Потом, через много лет, я узнал, что паровозике были шоколадные конфеты. Проыезти можно было килограмм. А в паровозике — еще килограмм. Дарить алжирцам и есть самим. Так я в пять лет впервые стал контрабандистом.
Водку провозили в грелках и в бутылках от детского питания. Деньги, обернутые в фольгу, потому что она не просвечивается, — например, в ремне. Шерсть в виде шерсти возить было нельзя. Поэтому перед выездом из того же Алжира из мохера вязали кипы свитеров, кофт, шалей. Летом в трех шерстяных кофтах — как бояре в трех шубах. Совок на выдумку хитер. Но это я все узнал потом.
Алжир встретил нас белой пеной цветущих нефлей, живым, словно мыслящим мутно-синим стеклом Средиземного моря, алыми, как венозная кровь, маками-асфоделями. Прямо около дорог, точно тисненые доисторические грибы, лежали теплые пыльные черепахи. В городе пахло хной и раскаленным картоном арахисов. Развалы мандаринов напоминали московский Новый год. В Новый год мне полагался один мандарин, а сейчас — объешься ими, оранжевыми, глянцевыми, алжирными. С минарета несся мерцающий горловой рёв муллы. В тени на корточках повсюду сидели настоящие Хоттабычи в чалмах с лицами сухими и морщинистыми, как медная чеканка. Женщины — все в белом с покрытыми хайеками лицами. Одни только мокрые смородины глаз и ступни и кисти, все в хне, словно в йоде с кровью.
Всего этого было так много, что я чуть ли не каждый час засыпал от впечатлений. А может — от перемены климата.
Жизнь постепенно налаживалась. Нам дали квартиру, с каменными полами, с большой козьей шкурой в гостиной.

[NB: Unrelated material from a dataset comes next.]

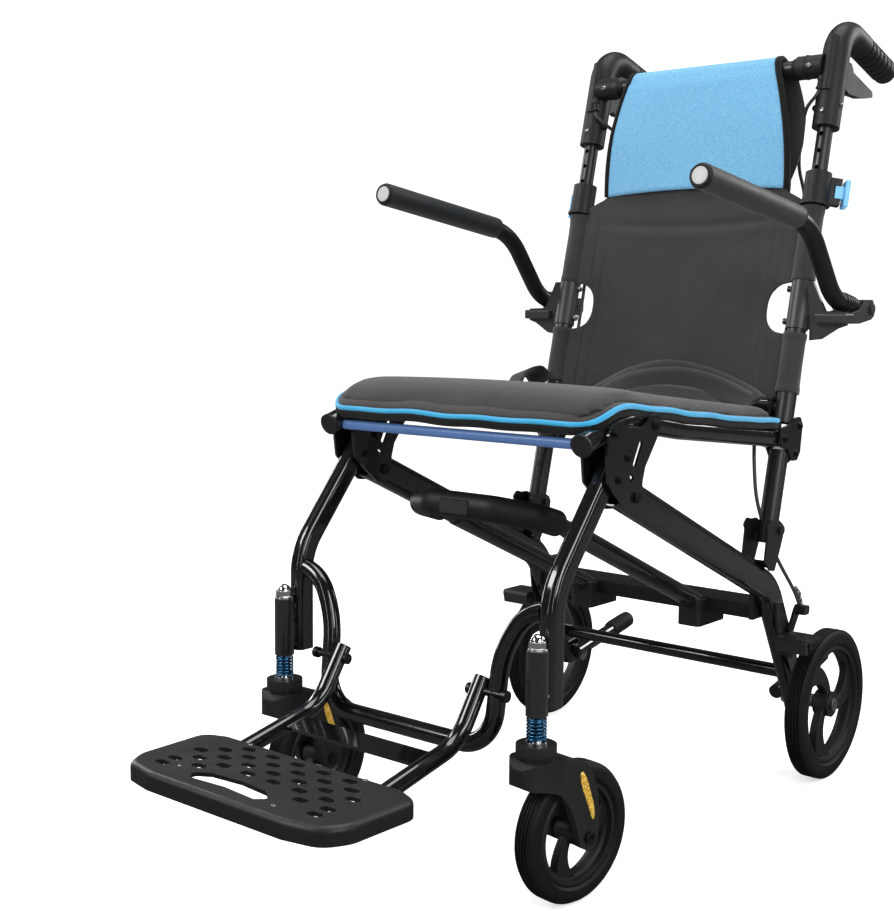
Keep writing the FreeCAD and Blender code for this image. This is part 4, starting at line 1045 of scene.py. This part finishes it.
# Each band: width in metres, points in mm, face direction at each point
BELT_BANDS = [
    # long band lying in a flattened roll across the rear of the seat
    (0.040,
     [(-74, -116, 503), (-48, -116, 512), (-8, -112, 523), (44, -107, 528),
      (92, -105, 522), (132, -106, 512), (160, -104, 504)],
     [(0, -0.5, 0.85), (-0.1, -0.75, 0.6), (0, -0.88, 0.45), (0.05, -0.9, 0.42),
      (0.1, -0.8, 0.55), (0.1, -0.55, 0.8), (0.0, -0.3, 0.95)]),
    # its return, behind and above
    (0.040,
     [(160, -100, 506), (122, -92, 517), (70, -89, 531), (16, -90, 536),
      (-34, -94, 527), (-70, -100, 513), (-88, -108, 503)],
     [(0.0, -0.3, 0.95), (0, -0.7, 0.7), (0, -0.85, 0.5), (0, -0.9, 0.4),
      (0, -0.8, 0.6), (0, -0.6, 0.8), (0, -0.4, 0.9)]),
    # narrower band in front
    (0.034,
     [(-60, -124, 502), (-20, -124, 509), (30, -122, 513), (84, -120, 510),
      (126, -118, 503), (150, -116, 498)],
     [(0, -0.3, 0.95), (0, -0.55, 0.8), (0, -0.6, 0.75), (0, -0.55, 0.8),
      (0, -0.3, 0.95), (0, -0.2, 1.0)]),
    # loop that stands up at the user's right
    (0.032,
     [(-188, -80, 514), (-196, -84, 523), (-202, -94, 531), (-203, -116, 530),
      (-198, -136, 517), (-190, -150, 500)],
     [(-1, 0.1, 0.3), (-0.9, 0, 0.6), (-0.5, 0, 0.9), (-0.35, -0.1, 1),
      (-0.4, -0.6, 0.8), (-0.5, -0.7, 0.4)]),
]


def make_band(width, points, directions, thickness=0.0022, steps=10):
    """Flat webbing; its UV map holds the length run and the place across, in metres."""
    path = catmull([place(*point) for point in points], steps)
    normals = catmull(directions, steps)
    vertices, coordinates = [], []
    run = 0.0
    for i, point in enumerate(path):
        along = (path[min(len(path) - 1, i + 1)] - path[max(0, i - 1)]).normalized()
        normal = (normals[i] - along * normals[i].dot(along)).normalized()
        across = along.cross(normal)
        if i:
            run += (point - path[i - 1]).length
        for u, v in WEBBING_SECTION:
            vertices.append(point + across * (u * width / 2) + normal * (v * thickness / 2))
            coordinates.append((run, u * width / 2))
    size = len(path), len(WEBBING_SECTION)
    band = add_mesh("part", vertices, tube_faces(*size) + cap_faces(*size), WEBBING)
    layer = band.data.uv_layers.new(name="uv")
    for loop in band.data.loops:
        layer.data[loop.index].uv = coordinates[loop.vertex_index]
    return band


belt = join("lap_belt_webbing", [make_band(*entry) for entry in BELT_BANDS])
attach(belt, "seat_frame")
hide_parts("lap_belt")
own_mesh(belt)

# ------------------------------------------------------------------ caster reflectors
LEFT_CASTER_TURN = math.radians(-8.0)
# (y, z) outline of a reflector
REFLECTOR_OUTLINE = [(-560, 148), (-553, 146), (-541, 118), (-537, 98), (-541, 95),
                     (-548, 112), (-557, 132)]
# inset of the outline, distance from the caster's middle plane
REFLECTOR_LAYERS = [(0.0, 24.45), (0.0, 25.3), (0.9, 25.9), (2.2, 26.4)]


def caster_place(side, x, y, z):
    """Scene point from x off the caster axis; the left caster is turned about its stem."""
    if side < 0:
        return place(-CASTER_X + x, y, z)
    cosine, sine = math.cos(LEFT_CASTER_TURN), math.sin(LEFT_CASTER_TURN)
    behind = y - CASTER_Y
    return place(CASTER_X + (x * cosine - behind * sine),
                 CASTER_Y + (x * sine + behind * cosine), z)


def make_reflector(side, face):
    """One reflector, on the +x (face 1) or -x (face -1) cheek of a caster."""
    count = len(REFLECTOR_OUTLINE)
    centre_y = sum(y for y, _ in REFLECTOR_OUTLINE) / count
    centre_z = sum(z for _, z in REFLECTOR_OUTLINE) / count
    outline = catmull([(0, y, z) for y, z in REFLECTOR_OUTLINE], 5, closed=True)
    vertices = []
    for inset, x in REFLECTOR_LAYERS:
        for point in outline:
            inward = Vector((0, centre_y - point.y, centre_z - point.z)).normalized()
            moved = point + inward * inset
            vertices.append(caster_place(side, face * x, moved.y, moved.z))
    size = len(REFLECTOR_LAYERS), len(outline)
    return add_mesh("part", vertices, tube_faces(*size) + cap_faces(*size), REFLECTOR)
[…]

По стенам и потолку юркали ящерицы цвета хаки.
У нас появились знакомые: французы, наши, немцы, болгары… Наш район был чем-то вроде резервации для иностранцев. Арабы, впрочем, здесь тоже жили. Отец преподавал, мама хозяйничала, я, слушая Хоттабыча, играл в паровозик на козьей шкуре. По воскресеньям мы все вместе ходили на базар. Часа по два в день я гулял во дворе. Арабчата из-за забора кидались в нас, иностранцев, камнями. Это была не злость, не ненависть, просто такой элемент этикета. Мне отбили плечо и коленку. Вволю накидавшись камнями, сопливые арабчата перелезали через забор и начинали дружиться с нами. Развлечения у нас были незатейливые. Соревновались: кто дальше плюнет, кто (пардон) выше написает на стенку, кто дольше проходит с вывернутыми нижними веками, кто сможет откусить у ящерицы хвост, чтобы не вырвало.